Provided material:
- - -

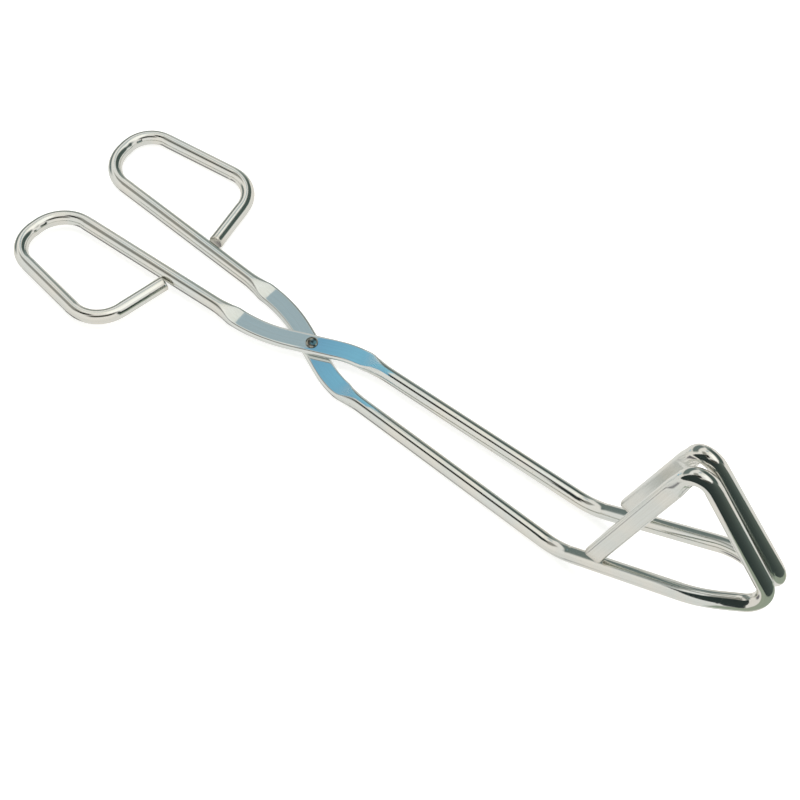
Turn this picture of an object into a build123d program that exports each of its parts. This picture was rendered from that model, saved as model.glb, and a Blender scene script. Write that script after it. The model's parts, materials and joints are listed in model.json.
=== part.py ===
from build123d import *
import math
import os

# Crucible tongs: two bent round wires, crossed and riveted like scissors.
# All sizes are in millimetres. While it is modelled, the pivot is the origin, +X points
# to the jaws, +Y to the side of the lower arm's finger loop and +Z up, out of the plane
# in which the arms open. At the end the tongs are set down with their lowest point at z = 0.

# Stock
wire_dia = 5.5
rivet_dia = 2.4
rivet_head_dia = 4.4
rivet_head_height = 1.3
rivet_tail_dia = 4.4
rivet_tail_height = 0.9

# Clearances
strip_gap = 0.2          # between the two pressed strips at the pivot
rivet_clearance = 0.05   # all round the rivet in the arm that turns on it
head_clearance = 0.05    # under the rivet head
jaw_gap = 0.6            # between the two jaws when the tongs are closed
bar_gap = 1.0            # between the middle of the finger loop's cut end and its own shank
foot_gap = 0.4           # between the jaw leg's cut end and the wire below it

# Strip pressed into each wire where the arms cross. The upper arm runs half a strip and half
# the gap above the middle and the lower arm as far below it, from the loops to the fore bends.
strip_width = 7.8
strip_thickness = 2.5
strip_edge = 1.0         # how far each rounded edge of the strip bulges
cross_angle = 47.6       # between the two strips with the jaws closed
flare_length = 6.0       # from a pressed stretch back to the round wire

# Leg of the jaw, pressed less deeply
leg_width = 6.2
leg_thickness = 4.0
leg_edge = 0.9

# Finger loop, seen from above; y is measured outwards from the centre line
loop_front_x = 64.5      # from the rivet to the loop's front corner
loop_length_upper = 48.0
loop_length_lower = 52.0
loop_inner_y = 12.2
loop_back_width = 24.6
loop_front_width = 31.0
loop_back_slant = 1.5    # how far the outer corner at the back stands behind the inner one
bar_slant = 5.8          # how far the crossbar's cut end stands ahead of the front corner
loop_inner_radius = 13.5
loop_outer_radius = 11.0
loop_front_radius = 12.5

# Shanks and fore arms
shank_bend_x = 17.2
fore_bend_x = 15.1
shank_bend_radius = 58.0
fore_bend_radius = 38.0
jaw_bend_x = 112.8
jaw_bend_y = 9.8
jaw_bend_radius = 20.0

# Jaw: base wire, rounded tip, rising leg, apex and pressed leg down to the base again.
# Runs are measured along X from the jaw bend, and heights upwards from it. Both jaw bends lie
# at the height of the crossing's middle.
base_bend_run = 47.7
base_bend_y = 10.3
base_bend_height = 30.3
base_bend_radius = 38.0
tip_run = 66.7
tip_height = 39.2
tip_radius = 7.5
apex_run_upper = 30.4
apex_run_lower = 32.8
apex_height = 81.5
apex_radius = 4.4
foot_along_upper = 17.1  # along the base wire, from the jaw bend to the point under the foot
foot_along_lower = 18.4
foot_outset = 0.6        # how far the foot stands outside the base wire

# Worked out from the sizes above
wire_radius = wire_dia / 2
strip_offset = (strip_thickness + strip_gap) / 2
cross_slope = math.tan(math.radians(cross_angle / 2))
jaw_mid_y = wire_radius + jaw_gap / 2

# Cross-sections: width, thickness and bulge of the edges
ROUND = (wire_dia, wire_dia, None)
STRIP = (strip_width, strip_thickness, strip_edge)
LEG = (leg_width, leg_thickness, leg_edge)


def section(plane, size):
    """Face of the bar's cross-section: four edges, so that any two of them can be joined."""
    width, thickness, edge = size
    side = width / 2
    top = thickness / 2
    if edge is None:
        corner_x = side * math.sqrt(0.5)
        corner_y = top * math.sqrt(0.5)
        upper = ThreePointArc((corner_x, corner_y), (0, top), (-corner_x, corner_y))
        lower = ThreePointArc((-corner_x, -corner_y), (0, -top), (corner_x, -corner_y))
    else:
        corner_x = side - edge
        corner_y = top
        upper = Line((corner_x, corner_y), (-corner_x, corner_y))
        lower = Line((-corner_x, -corner_y), (corner_x, -corner_y))
    left = ThreePointArc((-corner_x, corner_y), (-side, 0), (-corner_x, -corner_y))
    right = ThreePointArc((corner_x, -corner_y), (side, 0), (corner_x, corner_y))
    outline = Wire([upper, left, lower, right])
    return plane * Face(outline)


def fitted_radii(points, radii, sizes):
    """The bend radii, made smaller where a run is too short for the bends at its two ends."""
    fitted = list(radii)
    last = len(points) - 2
    for i in range(1, last):
        room = (points[i + 1] - points[i]).length
        if sizes[i] != sizes[i - 1]:
            room = room - flare_length
        before = bend_at(points[i - 1], points[i], points[i + 1], fitted[i - 1])[0]
        after = bend_at(points[i], points[i + 1], points[i + 2], fitted[i])[0]
        share = min(1, room / (before + after))
        fitted[i - 1] = fitted[i - 1] * share
        fitted[i] = fitted[i] * share
    return fitted


def bend_at(before, corner, after, radius):
    """Tangent length, axis direction, centre and angle of the arc that rounds a corner."""
    arriving = (corner - before).normalized()
    leaving = (after - corner).normalized()
    angle = arriving.get_angle(leaving)
    tangent = radius * math.tan(math.radians(angle / 2))
    axis = arriving.cross(leaving).normalized()
    centre = corner - arriving * tangent + axis.cross(arriving) * radius
    return tangent, axis, centre, angle


def bent_bar(points, radii, sizes, width_dirs):
    """Solid bar along straight runs joined by tangent arcs.

    Run i goes from points[i] to points[i + 1] with the section sizes[i]. Where the section
    changes, the new run starts with a flare. width_dirs gives the direction of the
    section's width on the runs where it matters, by run number.
    """
    radii = fitted_radii(points, radii, sizes)
    last = len(points) - 2
    pieces = []
    start_cut = 0
    width_dir = width_dirs[0]
    for i in range(last + 1):
        direction = (points[i + 1] - points[i]).normalized()
        if i in width_dirs:
            width_dir = width_dirs[i]
        width_dir = (width_dir - direction * width_dir.dot(direction)).normalized()
        start = points[i] + direction * start_cut
        if i < last:
            tangent, axis, centre, angle = bend_at(points[i], points[i + 1], points[i + 2], radii[i])
        else:
            tangent = 0
        end = points[i + 1] - direction * tangent
        if i > 0 and sizes[i] != sizes[i - 1]:
            flare_end = start + direction * flare_length
            narrow = section(Plane(start, x_dir=width_dir, z_dir=direction), sizes[i - 1])
            wide = section(Plane(flare_end, x_dir=width_dir, z_dir=direction), sizes[i])
            pieces.append(loft([narrow, wide]))
            start = flare_end
        face = section(Plane(start, x_dir=width_dir, z_dir=direction), sizes[i])
        pieces.append(extrude(face, amount=(end - start).length, dir=direction))
        if i < last:
            face = section(Plane(end, x_dir=width_dir, z_dir=direction), sizes[i])
            pieces.append(revolve(face, axis=Axis(centre, axis), revolution_arc=angle))
            width_dir = width_dir.rotate(Axis((0, 0, 0), axis), angle)
        start_cut = tangent
    bar = pieces[0]
    for piece in pieces[1:]:
        bar = bar + piece
    return bar


def handle_half(level, loop_length):
    """Shank and finger loop of the arm whose loop lies on the +Y side, at one height."""
    loop_back = loop_front_x + loop_length
    loop_back_y = loop_inner_y + loop_back_width
    loop_front_y = loop_inner_y + loop_front_width
    bar_end_x = loop_front_x - bar_slant
    shank_bend = Vector(-shank_bend_x, shank_bend_x * cross_slope, level)
    inner_corner = Vector(-loop_back, loop_inner_y, level)
    outer_corner = Vector(-loop_back - loop_back_slant, loop_back_y, level)
    front_corner = Vector(-loop_front_x, loop_front_y, level)
    along_shank = (bar_end_x - shank_bend_x) / (loop_back - shank_bend_x)
    shank_y = shank_bend.Y + along_shank * (loop_inner_y - shank_bend.Y)
    bar_end = Vector(-bar_end_x, shank_y + wire_radius + bar_gap, level)
    crossing = Vector(0, 0, level)
    points = [crossing, shank_bend, inner_corner, outer_corner, front_corner, bar_end]
    radii = [shank_bend_radius, loop_inner_radius, loop_outer_radius, loop_front_radius]
    sizes = [STRIP, ROUND, ROUND, ROUND, ROUND]
    return bent_bar(points, radii, sizes, {0: Vector(0, -1, 0)})


def foot_point(jaw_bend, base_bend, apex, foot_along):
    """Centre of the leg's cut end, which stands just clear above the base wire."""
    along = (base_bend - jaw_bend).normalized()
    above = along.cross(Vector(0, 1, 0))
    under_foot = jaw_bend + along * foot_along
    leg_lean = (under_foot - apex).get_angle(along * -1)
    half_end = leg_width / 2 * math.cos(math.radians(leg_lean))
    lift = wire_radius + half_end + foot_gap
    return under_foot + above * lift + Vector(0, -foot_outset, 0)


def jaw_half(level, apex_run, foot_along):
    """Fore arm and jaw of the same arm, which lie on the -Y side."""
    crossing = Vector(0, 0, level)
    fore_bend = Vector(fore_bend_x, -fore_bend_x * cross_slope, level)
    jaw_bend = Vector(jaw_bend_x, -jaw_bend_y)
    base_bend = Vector(jaw_bend_x + base_bend_run, -base_bend_y, base_bend_height)
    tip = Vector(jaw_bend_x + tip_run, -jaw_mid_y, tip_height)
    apex = Vector(jaw_bend_x + apex_run, -jaw_mid_y, apex_height)
    foot = foot_point(jaw_bend, base_bend, apex, foot_along)
    points = [crossing, fore_bend, jaw_bend, base_bend, tip, apex, foot]
    radii = [fore_bend_radius, jaw_bend_radius, base_bend_radius, tip_radius, apex_radius]
    sizes = [STRIP, ROUND, ROUND, ROUND, ROUND, LEG]
    leg_plane = (tip - apex).cross(foot - apex).normalized()
    leg_width_dir = leg_plane.cross((foot - apex).normalized())
    return bent_bar(points, radii, sizes, {0: Vector(0, 1, 0), 5: leg_width_dir})


def arm(level, loop_length, apex_run, foot_along, hole_radius):
    """One whole arm, with its loop on the +Y side and the rivet hole through its strip."""
    body = handle_half(level, loop_length) + jaw_half(level, apex_run, foot_along)
    hole = Cylinder(hole_radius, wire_dia * 2)
    return body - hole


def lower_arm():
    """The arm underneath. The rivet is fixed in it."""
    hole_radius = rivet_dia / 2
    return arm(-strip_offset, loop_length_lower, apex_run_lower, foot_along_lower, hole_radius)


def upper_arm():
    """The arm on top, which turns on the rivet: the lower arm's mirror image."""
    hole_radius = rivet_dia / 2 + rivet_clearance
    body = arm(strip_offset, loop_length_upper, apex_run_upper, foot_along_upper, hole_radius)
    return mirror(body, Plane.XZ)


def rounded_disc(radius, height, rounding):
    """Disc standing on z = 0 with its upper edge rounded over."""
    disc = Pos(0, 0, height / 2) * Cylinder(radius, height)
    return fillet(disc.edges().group_by(Axis.Z)[-1], rounding)


def rivet():
    """Shank through both strips, a round head on top and a flatter closed tail below."""
    head_seat = strip_offset + strip_thickness / 2 + head_clearance
    tail_seat = strip_offset + strip_thickness / 2
    shank_length = head_seat + tail_seat
    shank = Pos(0, 0, (head_seat - tail_seat) / 2) * Cylinder(rivet_dia / 2, shank_length)
    head = rounded_disc(rivet_head_dia / 2, rivet_head_height, rivet_head_height * 0.6)
    tail = rounded_disc(rivet_tail_dia / 2, rivet_tail_height, rivet_tail_height * 0.7)
    return shank + Pos(0, 0, head_seat) * head + Pos(0, 0, -tail_seat) * Rot(180, 0, 0) * tail


parts = {
    "lower_arm": lower_arm(),
    "upper_arm": upper_arm(),
    "rivet": rivet(),
}

# Set the tongs down: the middle of their outline over the origin, the lowest point at z = 0.
outline_box = Compound(list(parts.values())).bounding_box()
middle = outline_box.center()
set_down = Pos(-middle.X, -middle.Y, -outline_box.min.Z)

os.makedirs("parts", exist_ok=True)
for name, shape in parts.items():
    export_step(set_down * shape, f"parts/{name}.step")
pivot = set_down.position
print("pivot at", round(pivot.X, 4), round(pivot.Y, 4), round(pivot.Z, 4))
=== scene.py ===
"""Crucible tongs of bent, bright-plated wire: the finished look of the two arms and their rivet.

Everything is in metres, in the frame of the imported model. Sizes of the tongs are written in
millimetres, measured from the rivet's axis midway between the two pressed strips: +X to the
jaws, +Y to the lower arm's finger loop, +Z up. They are scaled and moved when a mesh is made.
"""

import json
import logging
import math
from collections.abc import Sequence
from dataclasses import dataclass, field
from enum import Enum

import bmesh
import bpy
import numpy as np
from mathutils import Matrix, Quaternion, Vector


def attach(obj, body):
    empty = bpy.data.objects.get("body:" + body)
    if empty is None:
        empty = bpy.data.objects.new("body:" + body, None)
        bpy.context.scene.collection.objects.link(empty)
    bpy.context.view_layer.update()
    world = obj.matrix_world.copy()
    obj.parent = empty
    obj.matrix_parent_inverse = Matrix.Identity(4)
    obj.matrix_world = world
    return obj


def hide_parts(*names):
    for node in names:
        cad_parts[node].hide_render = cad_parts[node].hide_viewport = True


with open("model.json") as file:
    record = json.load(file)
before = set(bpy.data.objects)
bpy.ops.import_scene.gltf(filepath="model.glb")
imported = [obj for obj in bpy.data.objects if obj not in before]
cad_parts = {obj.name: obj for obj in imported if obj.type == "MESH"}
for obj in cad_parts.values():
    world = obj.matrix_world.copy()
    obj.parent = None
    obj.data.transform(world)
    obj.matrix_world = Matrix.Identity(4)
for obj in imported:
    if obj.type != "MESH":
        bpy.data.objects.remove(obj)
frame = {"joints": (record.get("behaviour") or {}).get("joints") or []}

MM = 0.001
UP = Vector((0, 0, 1))
PIVOT = Vector(frame["joints"][0]["pos_m"])
SHARP_ANGLE = math.radians(50)

log = logging.getLogger("crucible_tongs")

Colour = tuple[float, float, float]
Span = tuple[float, float]

UNIT: Span = (0.0, 1.0)
MOST_NOISE: Span = (0.3, 0.7)


class Place(Enum):
    """Which arm of the pair it is: the one underneath or the one on top."""

    LOWER = "lower"
    UPPER = "upper"


# ---------------------------------------------------------------- Small helpers


def held(value: float) -> float:
    """The number from 0 to 1 that is nearest to a value."""
    return min(1.0, max(0.0, value))


def eased(value: float) -> float:
    """A value held from 0 to 1, with a soft start and a soft end."""
    share = held(value)
    return share * share * (3 - 2 * share)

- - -

Task instructions:
Restate the first line and every line after it, word for word, stopping once the line with "foot_gap = 0.4" is done.

Expected answer:
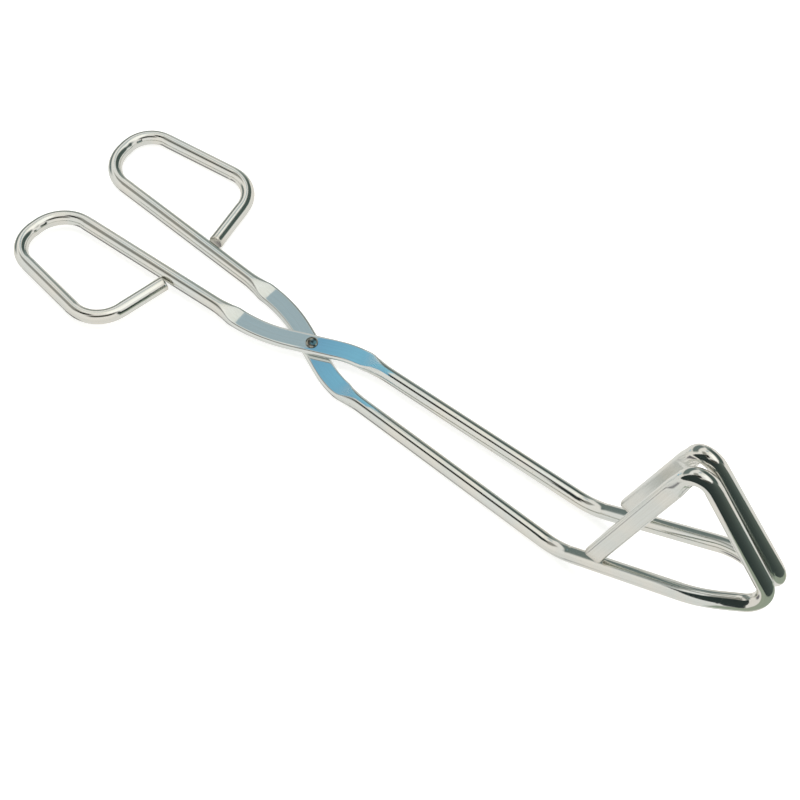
Turn this picture of an object into a build123d program that exports each of its parts. This picture was rendered from that model, saved as model.glb, and a Blender scene script. Write that script after it. The model's parts, materials and joints are listed in model.json.
=== part.py ===
from build123d import *
import math
import os

# Crucible tongs: two bent round wires, crossed and riveted like scissors.
# All sizes are in millimetres. While it is modelled, the pivot is the origin, +X points
# to the jaws, +Y to the side of the lower arm's finger loop and +Z up, out of the plane
# in which the arms open. At the end the tongs are set down with their lowest point at z = 0.

# Stock
wire_dia = 5.5
rivet_dia = 2.4
rivet_head_dia = 4.4
rivet_head_height = 1.3
rivet_tail_dia = 4.4
rivet_tail_height = 0.9

# Clearances
strip_gap = 0.2          # between the two pressed strips at the pivot
rivet_clearance = 0.05   # all round the rivet in the arm that turns on it
head_clearance = 0.05    # under the rivet head
jaw_gap = 0.6            # between the two jaws when the tongs are closed
bar_gap = 1.0            # between the middle of the finger loop's cut end and its own shank
foot_gap = 0.4           # between the jaw leg's cut end and the wire below it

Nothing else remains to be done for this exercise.